I wonder if THE DARK NIGHT OF THE SOUL can actually be seen as a tool. Hmm…
Unfortunately, I think the reason this doesn't exist in most schools is that parents don't want it.
In particular, the vast majority of the most religious people that I know would rather stop at the philosophic stage. They think that their denomination has the right answers to just about everything, and the main reason to learn about other religious perspectives is to be able to show why they're wrong.
After emerging from my own dark night of the soul several years ago with my faith mostly intact, I find this disappointing. But I don't see how to implement something like this without being condemned for corrupting children's minds. (Something like that happened to Socrates, for example...)
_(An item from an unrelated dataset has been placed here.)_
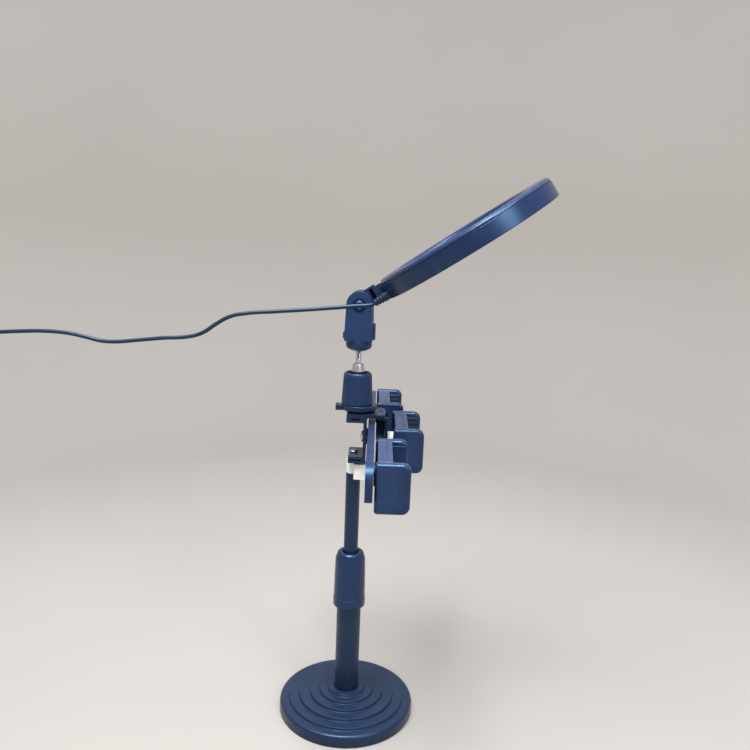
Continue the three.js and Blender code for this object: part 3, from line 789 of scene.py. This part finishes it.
def nut(radius, bore, z0, z1, place):
    """A hexagon nut along Z with its corners turned off."""
    hexagon = prism(circle(radius, 6), z0, z1, place)
    chamfer = 0.13 * radius
    inner, outer = radius * 0.88, radius * 1.4
    keep = turned([(inner, z0 - 1), (inner, z0), (radius, z0 + chamfer), (radius, z1 - chamfer), (inner, z1),
                   (inner, z1 + 1), (outer, z1 + 1), (outer, z0 - 1)], 48, 1, place)
    hole = rod(bore, z0 - 1, z1 + 1, 0, 36, place)
    return carved(hexagon, cut=[keep, hole])


def make_thumb_screw(m):
    low, high = span("thumb_screw")
    radius = (high.x - low.x) / 2

    def ribs(r, z, a):
        on_the_grip = r > radius - 0.6 and 315 < z < 329.6
        return r - 0.35 * (0.5 + 0.5 * math.cos(24 * a)) if on_the_grip else r
    head = turned([
        (0, low.z), (radius - 0.8, low.z, 0.5), (radius, 315.2, 0.2), (radius, 329.4, 0.2),
        (radius - 0.8, 330.3, 0.3), (1.9, 330.3, 0.2), (1.9, high.z, 0.3), (0, high.z),
    ], 192, 4, at(THUMB_X), ribs)
    piece("thumb_screw_ribbed", head, "thumb_screw", m["plastic"], ["thumb_screw"])


def make_hanger(m):
    low, high = span("mid_hanger")
    back = high.x - 2.2
    leg = prism(box_outline(low.x, high.x, low.y, high.y, 1.5), 330.6, high.z)
    drop = front_prism(box_outline(low.y, high.y, low.z, high.z, 3), back, high.x)
    holes = [rod(2.3, 325, 340, 0, 36, at(THUMB_X)), rod(2.4, 30, 35, 0, 36, at(0, 0, CLIP_Z) @ ALONG_X)]
    piece("hanger_plate", carved(leg, cut=holes, join=[drop]), "hanger", m["paint"], ["mid_hanger"], 0.35, 2)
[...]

Non-snarky question: How do you resolve the tension between the rationalistic bent of Eganism and the non-rationalistic stance of most religions? Seems like the attentive student will ask "But (charitably) it's all just allegory, right?".
Is the truthful answer something like "We study this for pragmatic reasons, because it's deeply ingrained in culture."? And doesn't that (implicitly) lead to the punchline "But we know better."?